Q10. What are the different types of location in Single Location? Single Location comprises of eight categories i.e. (i) Cytoplasm; (ii) Nucleus; (iii) Extracell [Secreted, Extracellular]; (iv) Single-Pass membrane; (v) Multi-Pass membrane; (vi) Endoplasmic Reticulum; (vii) Others-Single; (viii) Capsid;
Q11. What are the different types of location in Double Location? Double Location comprises of four categories i.e. (i) Host nucleus. Host cytoplasm.; (ii) Host cytoplasm. Host cell membrane; Peripheral membrane protein; Cytoplasmic side.; (iii) Host nucleus. Extracell.; (iv) Others Double
Q12. What are the different types of location in Triple Location? Double Location comprises of four categories i.e. (i) Virion tegument. Host cytoplasm. Host nucleus.; (ii) Host cell membrane; Lipid-anchor; Cytoplasmic side. Host cytoplasm > host perinuclear region. Secreted.; (iii) Host nucleus > host nucleolus. Host cytoplasm. Secreted.; (iv) Host cytoplasm. Host nucleus. Host mitochondrion.; (v) Multiple and (vi) Others Triple.
Q13. How is data set divided in Single, Double and Multiple locations?
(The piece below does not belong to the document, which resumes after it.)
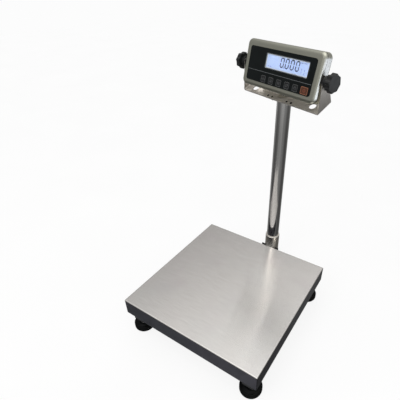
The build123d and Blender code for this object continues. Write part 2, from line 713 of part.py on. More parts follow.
def make_case_screws():
    screws = []
    for x, z in case_screw_places():
        shank = rod(CASE_SCREW_R, (CASE_SCREW_END_Y + LAP, REAR_FACE_Y + LAP), x, z)
        head = rod(CASE_SCREW_HEAD_R, (REAR_FACE_Y, REAR_FACE_Y + CASE_SCREW_HEAD), x, z)
        screws.append(shank + fillet(head.edges().sort_by(Axis.Y)[-1], CASE_SCREW_ROUND))
    return group(screws)


def key_places():
    """Each key's name, place across the panel and size."""
    places = [(name, KEY_FIRST_X + i * KEY_PITCH, KEY_SIZE) for i, name in enumerate(KEY_NAMES)]
    return [*places, ("power", POWER_KEY_X, POWER_KEY_SIZE)]


def make_overlay():
    y = (FACE_Y - OVERLAY, FACE_Y)
    overlay = panel(OVERLAY_X, OVERLAY_Z, OVERLAY_CORNER, y, z=OVERLAY_CENTRE_Z)
    overlay -= panel(DISPLAY_X, DISPLAY_Z, DISPLAY_CORNER, y, *DISPLAY_CENTRE)
    for _, x, size in key_places():
        overlay -= panel(size[0] + 2 * KEY_GAP, size[1] + 2 * KEY_GAP, KEY_CORNER + KEY_GAP, y, x, KEY_Z)
    return overlay


def make_display_window():
    y = (FACE_Y - OVERLAY + WINDOW_SINK, FACE_Y)
    width = DISPLAY_X - 2 * WINDOW_GAP
    height = DISPLAY_Z - 2 * WINDOW_GAP
    return panel(width, height, DISPLAY_CORNER, y, *DISPLAY_CENTRE)


def make_lcd_module():
    front = FACE_Y + CASE_SHEET
    width = DISPLAY_X + 2 * LCD_MARGIN
    height = DISPLAY_Z + 2 * LCD_MARGIN
    return panel(width, height, DISPLAY_CORNER, (front, front + LCD_DEPTH), *DISPLAY_CENTRE)


def make_key(x, size):
    front = FACE_Y - OVERLAY - KEY_PROUD
    key = panel(size[0], size[1], KEY_CORNER, (front, front + KEY_THICK), x, KEY_Z)
    return fillet(key.faces().sort_by(Axis.Y)[0].edges(), KEY_ROUND)


def make_main_board():
    """The board with a processor, a converter, three capacitors and a connector on its back."""
    width, thick, height = BOARD_SIZE
    back = BOARD_Y + thick
    levels = (CASE_CENTRE_Z - height / 2, CASE_CENTRE_Z + height / 2)
    parts = [block((-width / 2, width / 2), (BOARD_Y, back), levels)]
    parts += [block(x, (back, back + tall), z) for x, tall, z in BOARD_CHIPS]
    for i in range(CAPACITORS):
        x = CAPACITOR_X + i * CAPACITOR_PITCH
        parts.append(rod(CAPACITOR_R, (back, back + CAPACITOR_TALL), x, CAPACITOR_Z))
    return group(parts)


def make_battery():
    width, depth, height = BATTERY_SIZE
    x = (BATTERY_X - width / 2, BATTERY_X + width / 2)
    levels = (CASE_CENTRE_Z - height / 2, CASE_CENTRE_Z + height / 2)
    battery = block(x, (BATTERY_Y, BATTERY_Y + depth), levels)
    return fillet(battery.edges().filter_by(Axis.X), BATTERY_ROUND)


def make_battery_strap():
    """A band round the battery's back, fixed to the inside of the hump above and below it."""
    height = BATTERY_SIZE[2]
    x = (BATTERY_X - STRAP_WIDTH / 2, BATTERY_X + STRAP_WIDTH / 2)
    inner = height / 2 + LOOSE_FIT
    back = BATTERY_Y + BATTERY_SIZE[1] + LOOSE_FIT
    band_z = (CASE_CENTRE_Z - inner - STRAP, CASE_CENTRE_Z + inner + STRAP)
    band = block(x, (BATTERY_Y, back + STRAP), band_z)
    return band - block(x, (BATTERY_Y, back), (CASE_CENTRE_Z - inner, CASE_CENTRE_Z + inner))


def make_pivot_bosses():
    bosses = []
    for side in (-1, 1):
        outer = side * (CASE_X / 2 - CASE_SHEET)
        limits = (outer - side * BOSS_LENGTH, outer)
        bosses.append(axle(BOSS_R, limits) - axle(PIVOT_BORE_R, limits))
    return group(bosses)


def make_pivot_washers():
    washers = []
    for side in (-1, 1):
        limits = (side * CASE_X / 2, side * WASHER_END_X)
        washers.append(axle(WASHER_R, limits) - axle(PIVOT_BORE_R, limits))
    return group(washers)


def make_cable_glands():
    glands = []
    for x in GLAND_X:
        hexagon_base = Pos(x, HUMP_END_Y, GLAND_Z) * Rot(-90, 0, 0) * hexagon(GLAND_FLATS, GLAND_HEX)
        dome_y = HUMP_END_Y + GLAND_HEX + GLAND_DOME / 2
        dome = Pos(x, dome_y, GLAND_Z) * Rot(-90, 0, 0) * Cone(GLAND_DOME_R, GLAND_DOME_R_END, GLAND_DOME)
        thread = rod(GLAND_THREAD_R, (HUMP_END_Y - GLAND_THREAD, HUMP_END_Y + LAP), x, GLAND_Z)
        bore_y = (HUMP_END_Y - GLAND_THREAD, HUMP_END_Y + GLAND_HEX + GLAND_DOME)
        glands.append(hexagon_base + dome + thread - rod(GLAND_BORE_R, bore_y, x, GLAND_Z))
    return group(glands)


def make_gland_nuts():
    nuts = []
    inside = HUMP_END_Y - CASE_SHEET
    for x in GLAND_X:
        nut = Pos(x, inside, GLAND_Z) * Rot(90, 0, 0) * hexagon(GLAND_NUT_FLATS, GLAND_NUT)
        nuts.append(nut - rod(GLAND_THREAD_R + LOOSE_FIT, (inside - GLAND_NUT, inside), x, GLAND_Z))
    return group(nuts)


def make_knob(side):
    """A lobed grip on a hub: the lobes are the corners of a polygon, rounded."""
    outline = RegularPolygon(KNOB_R, KNOB_LOBES)
    outline = fillet(outline.vertices(), KNOB_ROUND)
    grip = Pos(KNOB_HUB_END_X, 0, 0) * Rot(0, 90, 0) * extrude(outline, KNOB_END_X - KNOB_HUB_END_X)
    grip = chamfer(grip.faces().sort_by(Axis.X)[-1].edges(), KNOB_ROUND)
    for i in range(KNOB_LOBES):
        angle = 2 * math.pi * (i + 0.5) / KNOB_LOBES
        distance = KNOB_R * math.cos(math.pi / KNOB_LOBES) + KNOB_LOBE_R - KNOB_ROUND
        y = distance * math.cos(angle)
        z = distance * math.sin(angle)
        grip -= axle(KNOB_LOBE_R, (KNOB_HUB_END_X - LAP, KNOB_END_X + LAP), y, z)
    hub = axle(KNOB_HUB_R, (KNOB_START_X, KNOB_HUB_END_X + LAP))
    knob = grip + hub - axle(KNOB_STUD_R + LOOSE_FIT, (KNOB_START_X, KNOB_STUD_OUTER_X))
    return knob if side > 0 else Rot(0, 0, 180) * knob


def make_knob_stud(side):
    return axle(KNOB_STUD_R, (side * KNOB_STUD_INNER_X, side * KNOB_STUD_OUTER_X))


# Assembly ----------------------------------------------------------------------------------------

def base_nodes():
    corners = [(x * FOOT_XY, y * FOOT_XY, name) for x, y, name in CORNERS]
    nodes = {
        "pan": make_pan(),
        "base_front_tube": make_end_tube(-1),
        "base_rear_tube": make_end_tube(1),
        "base_crossbeam": make_crossbeam(),
        "rail_end_plugs": make_rail_end_plugs(),
        "foot_bushes": group([make_foot_bush(x, y) for x, y, _ in corners]),
        "foot_lock_nuts": group([make_lock_nut(x, y) for x, y, _ in corners]),
        "load_cell": make_load_cell(),
        "load_cell_spacers": make_load_cell_spacers(),
        "load_cell_bolts": make_load_cell_bolts(),
        "spider_plate": make_spider_plate(),
        "pan_bumpers": make_pan_bumpers(),
        "overload_stops": make_overload_stops(),
        "overload_lock_nuts": make_overload_lock_nuts(),
        "level_body": make_level_body(),
        "level_window": make_level_window(),
        "column_bracket": make_column_bracket(),
        "bracket_bolts": make_bracket_bolts(),
        "column_socket": make_column_socket(),
        "clamp_screws": make_clamp_screws(),
    }
    for side, name in SIDES:
        nodes[f"base_rail_{name}"] = make_rail(side)
        nodes[f"spider_beam_{name}"] = make_spider_beam(side)
    for x, y, name in corners:
        nodes[f"foot_pad_{name}"] = make_foot_pad(x, y)
        nodes[f"foot_stud_{name}"] = make_foot_stud(x, y)
    return nodes


def yoke_nodes():
    return {"column_top_plate": make_top_plate(), "yoke": make_yoke(), "yoke_screws": make_yoke_screws()}


def indicator_nodes():
    nodes = {
        "front_shell": make_front_shell(),
        "rear_shell": make_rear_shell(),
        "case_gasket": make_case_gasket(),
        "case_screws": make_case_screws(),
        "overlay": make_overlay(),
        "display_window": make_display_window(),
        "lcd_module": make_lcd_module(),
        "main_board": make_main_board(),
        "battery": make_battery(),
        "battery_strap": make_battery_strap(),
        "pivot_bosses": make_pivot_bosses(),
        "pivot_washers": make_pivot_washers(),
        "cable_glands": make_cable_glands(),
        "gland_nuts": make_gland_nuts(),
    }
    for name, x, size in key_places():
        nodes[f"key_{name}"] = make_key(x, size)
    for side, name in SIDES:
        nodes[f"knob_{name}"] = make_knob(side)
        nodes[f"knob_stud_{name}"] = make_knob_stud(side)
    return nodes


def build():
    nodes = {"column_tube": make_column_tube()}
    groups = ((PAN_FRAME, base_nodes()), (YOKE_FRAME, yoke_nodes()), (CASE_FRAME, indicator_nodes()))
    for frame, made in groups:
        for name, shape in made.items():
            nodes[name] = frame * shape
    return nodes


def main():
    os.makedirs("parts", exist_ok=True)
    nodes = build()
    for name, shape in nodes.items():
        export_step(shape, f"parts/{name}.step")
    box = Compound(children=list(nodes.values())).bounding_box()
    print("nodes", len(nodes), "box", box.min, box.max)


if __name__ == "__main__":
    main()
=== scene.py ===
"""Looks of the animal weighing scale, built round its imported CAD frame. Lengths are in metres."""

import json
import math

import bmesh
import bpy
from mathutils import Matrix, Vector


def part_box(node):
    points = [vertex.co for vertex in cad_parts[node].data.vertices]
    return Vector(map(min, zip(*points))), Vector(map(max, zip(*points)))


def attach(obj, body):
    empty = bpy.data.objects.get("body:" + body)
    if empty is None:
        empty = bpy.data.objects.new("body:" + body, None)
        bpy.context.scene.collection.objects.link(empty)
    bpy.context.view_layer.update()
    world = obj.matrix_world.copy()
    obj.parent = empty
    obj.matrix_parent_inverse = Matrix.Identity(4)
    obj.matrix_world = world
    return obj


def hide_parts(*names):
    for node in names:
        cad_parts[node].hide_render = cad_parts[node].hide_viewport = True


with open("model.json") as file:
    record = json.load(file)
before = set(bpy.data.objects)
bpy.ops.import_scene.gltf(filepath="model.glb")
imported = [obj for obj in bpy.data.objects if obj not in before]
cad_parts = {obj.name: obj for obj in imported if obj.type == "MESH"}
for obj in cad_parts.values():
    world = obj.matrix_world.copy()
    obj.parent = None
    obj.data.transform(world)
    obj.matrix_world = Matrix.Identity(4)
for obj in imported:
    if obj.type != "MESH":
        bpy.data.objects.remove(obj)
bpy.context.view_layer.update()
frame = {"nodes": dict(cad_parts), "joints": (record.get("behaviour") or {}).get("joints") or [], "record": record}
NODES = frame["nodes"]
JOINTS = {joint["name"]: joint for joint in frame["joints"]}
SLOT_OF = {part["node"]: part["material_slot"] for part in frame["record"]["subparts"]}
BODY_OF = {
    node: body for body, members in frame["record"]["behaviour"]["bodies"].items() for node in members
}
MM = 0.001

# ---------------------------------------------------------------- frames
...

The data set is divided into train/test set with 1703/190, 351/40, 336/38 for single, double and multiple locations respectively.
Q14. What are the different approaches used in MSLVP? For MSLVP, we have implemented "one-versus-other" and "one-versus-one" approach.
Q15.What is "one-versus-other" approach? For "one-versus-other" approach, one class is treated as positive class. While, the remaining classes are considered as negative data set.
Q16.What is "one-versus-one" approach? In "one-versus-one" approach, each class is trained with every different class.
Q17.Is feature selection method applied in MSLVP? Yes, we have applied feature selection algorithm to choose the optimal feature set. For this, we have used maximum relevance minimum redundancy (mRMR) algorithm, which is one of the important method.
Q18.Which are machine learning technique used in MSLVP? In MSLVP, we have used SVM multiclass V2.20 for "one-versus-one" and SVM-light V6.02 for "one-versus-other" approaches.
Q19.What are the different features used in MSLVP? In MSLVP, we have used Amino Acid Composition (AAC), Dipeptide composition (DPC), Physicochemical Properties (PHY) and their hybrid.
Q20. What is the average accuracy in MSLVP? For 90% data set, we achieved accuracy, Matthew correlation coefficient (MCC) and ROC of 99.99%, 1.00, 1.00; 100.00%, 1.00, 1.00 and 99.90%; 1.00, 1.00 for single, double and multiple locations respectively. Similar results were achieved for 30% data set.
Q21. Is it validated independently? Yes, it is validated independently.